Pratiquer la voile à l’école et engager un bateau virtuel dans la Mini-Transat, c’est une aventure. Laquelle prend une dimension supplémentaire quand, comme sept classes Usep de Charente-Maritime, on rencontre les skippers sur leur bateau, juste avant qu’ils ne s’élancent depuis le port de La Rochelle.
« Avez-vous déjà traversé l’Atlantique ? Que faites-vous de vos déchets ? Et avez-vous déjà vu des baleines, des requins ? » Sanglés dans leur gilet de sauvetage, les CM1-CM2 de l’école de Germignac, petit village de Saintonge, enchaînent les questions. La semaine passée, ils s’initiaient à la voile sur plan d’eau, et ce jeudi les voici sur les pontons avec l’un des 87 aventuriers qui s’apprêtent à traverser l’Atlantique sur des voiliers de 6,50 m.
« Depuis 3 ans, je fais découvrir la voile à mes élèves, explique Karine Jauneau. Cette année, j’ai aussi engagé la classe dans la course virtuelle proposée par l’Usep et la Fédération française de voile, et dans le projet Label Bleue de l’Éducation nationale. C’est pourquoi nous sommes parrainés par l’un des marins de la Mini-Transat, Jean-René Guillou, qui naviguera avec un dessin des enfants sur sa voile. »
Et le confort ?
Mais, ce matin, c’est Antoine Perrin, un autre concurrent, qui répond aux questions préparées en classe : oui, la traversée de l’océan est une première pour lui, et ses déchets il les mettra dans un sac poubelle qu’il déchargera à l’arrivée de la première étape. Quant aux baleines il en a déjà vu, et même heurté une, sans lui faire grand mal. Des requins pas encore, mais il espère bien en avoir l’occasion…
Son bateau a été dessiné par un ami, explique aussi Antoine Perrin : c’est ce que l’on appelle « un prototype, avec un mât et des safrans en carbone, très légers », et l’alimentation électrique repose sur ces deux panneaux solaires dont les propriétés flexibles attisent la curiosité des enfants.
« Et le confort ? » La question fait sourire le marin, qui se reposera en s’allongeant entre les voiles qui encombrent sa cabine. Une cabine minuscule, comme les enfants sont invités à le constater eux-mêmes, par fournées de quatre.

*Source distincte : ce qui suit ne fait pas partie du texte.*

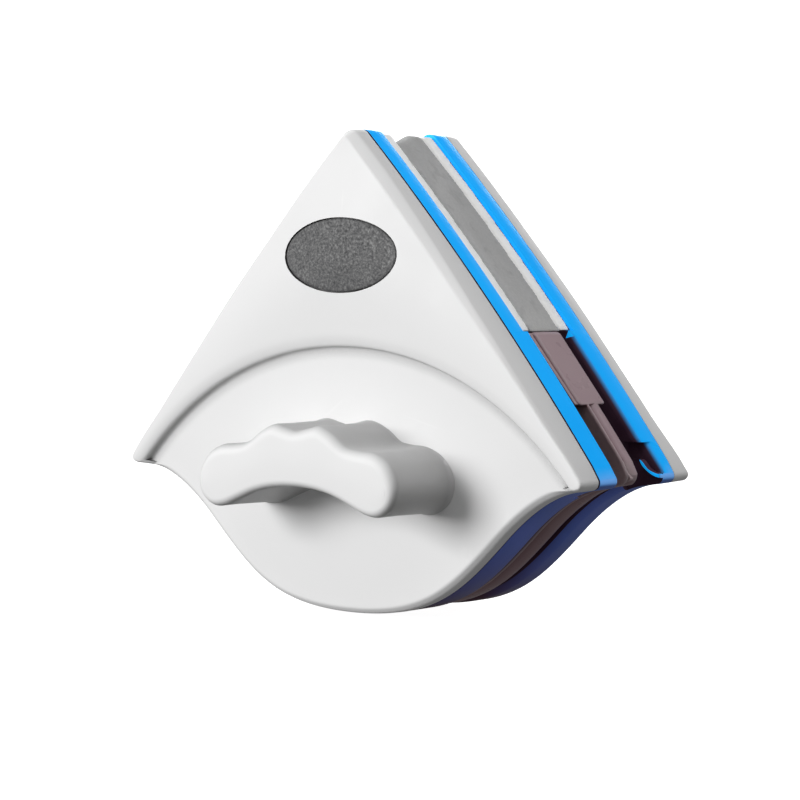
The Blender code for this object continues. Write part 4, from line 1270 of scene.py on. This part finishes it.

Faire le point au tableau numérique
Eux vivront la course dans leur classe, sur le tableau numérique. « Nous ferons le point chaque matin et avant chaque récréation, afin de choisir le cap et d’adapter la voilure », précise l’enseignante. Contrairement à la cinquantaine de bateaux inscrits avec l’Usep sur l’application Virtual Regatta, les concurrents n’ont pas de routeur pour les aider, ni téléphone portable, ni radio, « juste une VHF qui, en cas d’urgence, permet de communiquer dans un rayon de 20 km ». Et même avec un pilote automatique pour le suppléer dans son sommeil, Antoine Perrin ne dormira que par fractions de 20 minutes. « Et pour se réveiller ? » « J’ai mon alarme ! », répond-il en la faisant entendre.
« Et vous pêchez ? » Non, même si le navigateur emporte une ligne de pêche, au cas où les plats lyophilisés et sous vide viendraient à manquer.
Puis vient la grande question : pourquoi fait-on la Mini-Transat ? « Par passion, répond le marin amateur de 33 ans. Mes parents avaient un petit voilier et, enfant, j’ai fait de la compétition sur dériveur. Là, j’ai saisi l’occasion de participer à la Mini-Transat, qui est la course en solitaire la plus accessible. » Une course où il n’y a rien à gagner, « seulement la fierté personnelle de terminer la course »…
Un fil rouge des enseignements
Puis, après lui avoir souhaité bon vent, on laisse le navigateur achever en solitaire ses derniers préparatifs, et la journée se poursuit avec différents ateliers : sensibilisation à la pollution des océans, lecture des vents, d’une boussole, initiation au modélisme naval et « matelotage ». Ce qui donne à Laura l’occasion de réciter la cruelle comptine qui aide à se souvenir de la façon de confectionner un nœud marin de huit : « On fait la tête de la poupée, on l’étrangle, on lui crève un œil et on lui tire les cheveux ! »
Mais le souvenir de l’échange du matin est encore dans toutes les têtes, et quand on demande à Taméo et ses copains s’ils se verraient un jour prendre la mer, leur « oui » est immédiat et vibrant. En attendant, c’est pour un trimestre qu’ils embarquent, car une fois la course arrivée à son terme, la voile « demeurera jusqu’en décembre un fil rouge des enseignements de français, de sciences ou de géographie » promet la maîtresse. Avec à chaque fois une petite pensée pour les navigateurs de la Mini-Transat, qui continueront de faire flotter l’air du grand large sur leurs apprentissages.